>>>

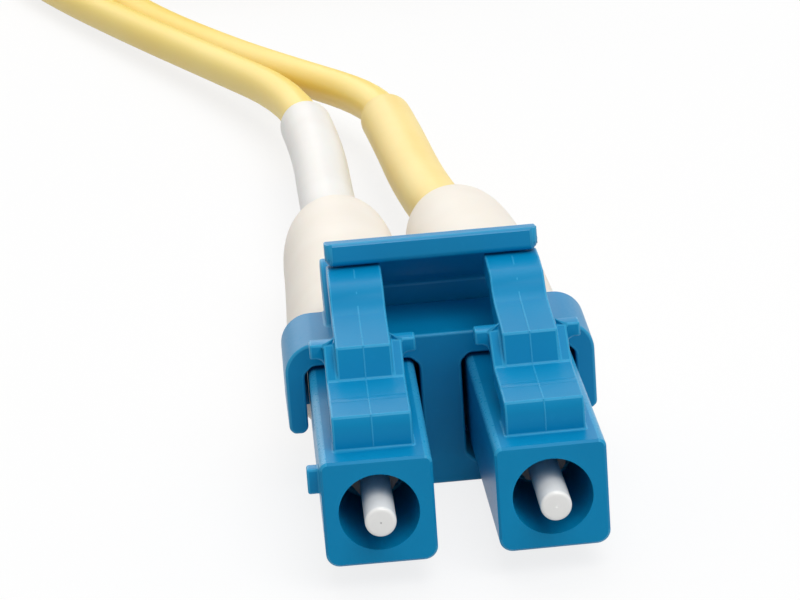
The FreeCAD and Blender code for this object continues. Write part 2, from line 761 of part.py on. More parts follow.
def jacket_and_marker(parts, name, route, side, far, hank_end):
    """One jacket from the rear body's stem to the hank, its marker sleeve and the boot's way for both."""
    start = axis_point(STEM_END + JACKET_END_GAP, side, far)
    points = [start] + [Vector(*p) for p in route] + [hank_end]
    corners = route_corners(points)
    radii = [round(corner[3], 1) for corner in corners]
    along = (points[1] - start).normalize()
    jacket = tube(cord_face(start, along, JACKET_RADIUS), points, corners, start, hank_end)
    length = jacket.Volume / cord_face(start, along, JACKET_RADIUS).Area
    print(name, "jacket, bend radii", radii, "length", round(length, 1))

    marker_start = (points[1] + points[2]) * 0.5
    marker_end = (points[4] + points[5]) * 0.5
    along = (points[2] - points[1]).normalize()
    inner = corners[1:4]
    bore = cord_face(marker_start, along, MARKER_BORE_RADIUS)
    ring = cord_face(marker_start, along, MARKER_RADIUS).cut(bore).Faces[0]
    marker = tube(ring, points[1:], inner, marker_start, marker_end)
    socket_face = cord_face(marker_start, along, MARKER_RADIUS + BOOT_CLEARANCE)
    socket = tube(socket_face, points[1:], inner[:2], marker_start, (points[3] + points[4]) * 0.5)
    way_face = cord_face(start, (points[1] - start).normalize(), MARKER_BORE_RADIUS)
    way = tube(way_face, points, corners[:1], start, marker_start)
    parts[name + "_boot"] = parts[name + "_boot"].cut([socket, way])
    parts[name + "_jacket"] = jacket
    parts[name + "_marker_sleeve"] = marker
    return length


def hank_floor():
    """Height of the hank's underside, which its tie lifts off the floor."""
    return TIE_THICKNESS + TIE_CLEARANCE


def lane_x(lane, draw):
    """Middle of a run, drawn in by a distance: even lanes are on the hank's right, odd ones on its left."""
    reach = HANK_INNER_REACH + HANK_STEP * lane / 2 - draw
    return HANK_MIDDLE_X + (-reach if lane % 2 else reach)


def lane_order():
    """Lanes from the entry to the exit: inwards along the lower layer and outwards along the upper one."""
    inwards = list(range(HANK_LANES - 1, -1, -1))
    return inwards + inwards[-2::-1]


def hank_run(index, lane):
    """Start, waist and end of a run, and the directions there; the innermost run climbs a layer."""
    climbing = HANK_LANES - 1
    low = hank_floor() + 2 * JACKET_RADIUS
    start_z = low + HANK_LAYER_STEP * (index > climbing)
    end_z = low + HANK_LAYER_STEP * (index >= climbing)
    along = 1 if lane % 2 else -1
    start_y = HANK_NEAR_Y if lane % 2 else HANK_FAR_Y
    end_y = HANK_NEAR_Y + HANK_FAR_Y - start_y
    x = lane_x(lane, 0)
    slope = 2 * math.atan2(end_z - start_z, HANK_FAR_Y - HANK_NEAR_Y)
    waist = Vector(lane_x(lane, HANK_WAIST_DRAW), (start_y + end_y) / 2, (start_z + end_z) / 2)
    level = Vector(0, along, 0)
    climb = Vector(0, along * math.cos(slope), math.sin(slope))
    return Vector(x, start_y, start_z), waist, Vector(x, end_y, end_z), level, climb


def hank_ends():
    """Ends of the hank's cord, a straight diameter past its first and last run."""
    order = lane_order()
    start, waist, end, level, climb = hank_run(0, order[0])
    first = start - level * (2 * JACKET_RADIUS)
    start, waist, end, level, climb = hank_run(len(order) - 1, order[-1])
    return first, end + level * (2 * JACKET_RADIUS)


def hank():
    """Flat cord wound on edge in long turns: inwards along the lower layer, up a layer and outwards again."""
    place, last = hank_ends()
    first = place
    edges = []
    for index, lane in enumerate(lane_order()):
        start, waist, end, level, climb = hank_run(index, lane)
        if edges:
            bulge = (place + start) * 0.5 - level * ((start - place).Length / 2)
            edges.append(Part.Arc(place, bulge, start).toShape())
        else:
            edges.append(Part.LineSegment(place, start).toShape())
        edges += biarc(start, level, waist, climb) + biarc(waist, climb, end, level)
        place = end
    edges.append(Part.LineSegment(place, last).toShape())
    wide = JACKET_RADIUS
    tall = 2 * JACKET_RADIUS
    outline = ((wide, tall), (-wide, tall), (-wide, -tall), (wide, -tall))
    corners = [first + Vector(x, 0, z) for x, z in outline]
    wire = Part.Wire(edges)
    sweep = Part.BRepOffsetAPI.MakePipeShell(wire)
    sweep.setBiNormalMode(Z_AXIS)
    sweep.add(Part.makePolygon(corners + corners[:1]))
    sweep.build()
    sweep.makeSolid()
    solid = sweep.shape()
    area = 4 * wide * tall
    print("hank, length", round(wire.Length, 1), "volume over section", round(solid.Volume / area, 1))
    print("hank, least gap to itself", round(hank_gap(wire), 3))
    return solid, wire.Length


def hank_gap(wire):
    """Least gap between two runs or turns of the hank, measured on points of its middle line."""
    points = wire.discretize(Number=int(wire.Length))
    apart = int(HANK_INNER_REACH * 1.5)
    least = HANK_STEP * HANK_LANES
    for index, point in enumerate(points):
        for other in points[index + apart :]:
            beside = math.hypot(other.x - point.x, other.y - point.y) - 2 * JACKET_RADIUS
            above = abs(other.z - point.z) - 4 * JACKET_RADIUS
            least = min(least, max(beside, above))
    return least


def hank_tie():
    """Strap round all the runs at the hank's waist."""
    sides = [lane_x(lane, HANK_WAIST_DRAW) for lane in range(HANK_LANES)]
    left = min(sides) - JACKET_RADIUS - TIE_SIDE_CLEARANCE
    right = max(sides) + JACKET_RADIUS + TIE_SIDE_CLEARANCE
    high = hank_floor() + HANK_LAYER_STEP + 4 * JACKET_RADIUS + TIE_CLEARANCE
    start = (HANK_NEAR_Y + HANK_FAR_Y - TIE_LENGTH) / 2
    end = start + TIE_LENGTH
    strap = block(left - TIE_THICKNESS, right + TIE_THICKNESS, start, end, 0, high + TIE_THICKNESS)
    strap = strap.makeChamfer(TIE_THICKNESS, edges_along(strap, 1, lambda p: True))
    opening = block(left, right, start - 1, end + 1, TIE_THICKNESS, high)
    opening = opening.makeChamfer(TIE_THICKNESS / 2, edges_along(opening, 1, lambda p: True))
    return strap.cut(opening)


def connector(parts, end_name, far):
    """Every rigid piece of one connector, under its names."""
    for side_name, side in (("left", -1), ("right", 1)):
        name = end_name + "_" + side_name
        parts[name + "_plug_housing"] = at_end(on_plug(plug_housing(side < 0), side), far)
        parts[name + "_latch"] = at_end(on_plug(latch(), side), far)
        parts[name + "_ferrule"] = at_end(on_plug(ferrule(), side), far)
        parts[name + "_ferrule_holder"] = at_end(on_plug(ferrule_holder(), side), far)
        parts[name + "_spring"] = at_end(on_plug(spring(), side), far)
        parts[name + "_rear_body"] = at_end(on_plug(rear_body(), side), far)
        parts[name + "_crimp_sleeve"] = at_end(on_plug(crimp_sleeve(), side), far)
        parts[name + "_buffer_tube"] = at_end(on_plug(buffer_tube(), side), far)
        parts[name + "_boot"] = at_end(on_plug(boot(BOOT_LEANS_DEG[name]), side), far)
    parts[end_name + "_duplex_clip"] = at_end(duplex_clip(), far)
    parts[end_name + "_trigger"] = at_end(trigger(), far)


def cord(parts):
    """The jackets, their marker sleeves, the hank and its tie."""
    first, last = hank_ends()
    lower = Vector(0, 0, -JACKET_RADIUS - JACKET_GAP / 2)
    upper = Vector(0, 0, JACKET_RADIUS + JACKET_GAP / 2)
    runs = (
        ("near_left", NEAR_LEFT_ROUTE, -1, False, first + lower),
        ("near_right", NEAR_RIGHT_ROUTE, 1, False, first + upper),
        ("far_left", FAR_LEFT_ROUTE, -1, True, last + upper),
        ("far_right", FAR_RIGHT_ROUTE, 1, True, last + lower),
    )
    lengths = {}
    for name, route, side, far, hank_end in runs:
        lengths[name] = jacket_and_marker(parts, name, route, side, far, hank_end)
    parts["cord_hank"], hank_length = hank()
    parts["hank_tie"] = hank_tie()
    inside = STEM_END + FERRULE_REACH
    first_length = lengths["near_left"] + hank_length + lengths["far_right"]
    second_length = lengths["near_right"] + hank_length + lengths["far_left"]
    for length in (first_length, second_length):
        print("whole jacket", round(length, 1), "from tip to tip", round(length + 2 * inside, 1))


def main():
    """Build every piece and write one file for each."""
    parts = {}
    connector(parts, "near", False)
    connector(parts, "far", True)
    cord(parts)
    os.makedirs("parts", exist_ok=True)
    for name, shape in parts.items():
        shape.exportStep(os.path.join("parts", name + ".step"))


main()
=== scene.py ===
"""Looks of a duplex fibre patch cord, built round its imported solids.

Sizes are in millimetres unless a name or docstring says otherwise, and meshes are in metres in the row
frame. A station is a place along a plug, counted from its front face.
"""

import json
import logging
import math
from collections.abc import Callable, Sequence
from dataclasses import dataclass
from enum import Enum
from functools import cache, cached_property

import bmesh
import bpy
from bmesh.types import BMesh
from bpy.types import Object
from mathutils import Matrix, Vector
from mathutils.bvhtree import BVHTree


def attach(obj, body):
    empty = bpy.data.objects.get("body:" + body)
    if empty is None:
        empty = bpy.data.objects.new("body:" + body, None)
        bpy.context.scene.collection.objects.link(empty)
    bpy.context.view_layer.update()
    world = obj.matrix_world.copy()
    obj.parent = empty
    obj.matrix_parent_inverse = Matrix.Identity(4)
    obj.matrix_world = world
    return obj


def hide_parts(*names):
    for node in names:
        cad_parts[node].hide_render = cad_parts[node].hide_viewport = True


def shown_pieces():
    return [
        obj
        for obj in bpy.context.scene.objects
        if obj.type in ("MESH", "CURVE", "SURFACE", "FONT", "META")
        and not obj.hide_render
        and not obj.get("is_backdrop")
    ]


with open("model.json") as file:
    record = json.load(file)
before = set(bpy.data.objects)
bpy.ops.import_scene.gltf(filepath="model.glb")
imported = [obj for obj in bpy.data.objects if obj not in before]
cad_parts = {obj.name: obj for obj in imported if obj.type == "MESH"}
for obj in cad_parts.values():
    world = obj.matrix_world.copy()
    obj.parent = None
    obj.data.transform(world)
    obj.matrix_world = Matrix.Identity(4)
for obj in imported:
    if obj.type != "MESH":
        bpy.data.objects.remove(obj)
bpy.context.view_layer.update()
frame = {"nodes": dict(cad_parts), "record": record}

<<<

## Requirement
What do the lines above say from the one containing "inside = STEM_END + FERRULE_REACH" down to the one containing "obj.matrix_parent_inverse = Matrix.Identity(4)"? Return them exactly, both end lines included, and only them.

## Full answer
    inside = STEM_END + FERRULE_REACH
    first_length = lengths["near_left"] + hank_length + lengths["far_right"]
    second_length = lengths["near_right"] + hank_length + lengths["far_left"]
    for length in (first_length, second_length):
        print("whole jacket", round(length, 1), "from tip to tip", round(length + 2 * inside, 1))


def main():
    """Build every piece and write one file for each."""
    parts = {}
    connector(parts, "near", False)
    connector(parts, "far", True)
    cord(parts)
    os.makedirs("parts", exist_ok=True)
    for name, shape in parts.items():
        shape.exportStep(os.path.join("parts", name + ".step"))


main()
=== scene.py ===
"""Looks of a duplex fibre patch cord, built round its imported solids.

Sizes are in millimetres unless a name or docstring says otherwise, and meshes are in metres in the row
frame. A station is a place along a plug, counted from its front face.
"""

import json
import logging
import math
from collections.abc import Callable, Sequence
from dataclasses import dataclass
from enum import Enum
from functools import cache, cached_property

import bmesh
import bpy
from bmesh.types import BMesh
from bpy.types import Object
from mathutils import Matrix, Vector
from mathutils.bvhtree import BVHTree


def attach(obj, body):
    empty = bpy.data.objects.get("body:" + body)
    if empty is None:
        empty = bpy.data.objects.new("body:" + body, None)
        bpy.context.scene.collection.objects.link(empty)
    bpy.context.view_layer.update()
    world = obj.matrix_world.copy()
    obj.parent = empty
    obj.matrix_parent_inverse = Matrix.Identity(4)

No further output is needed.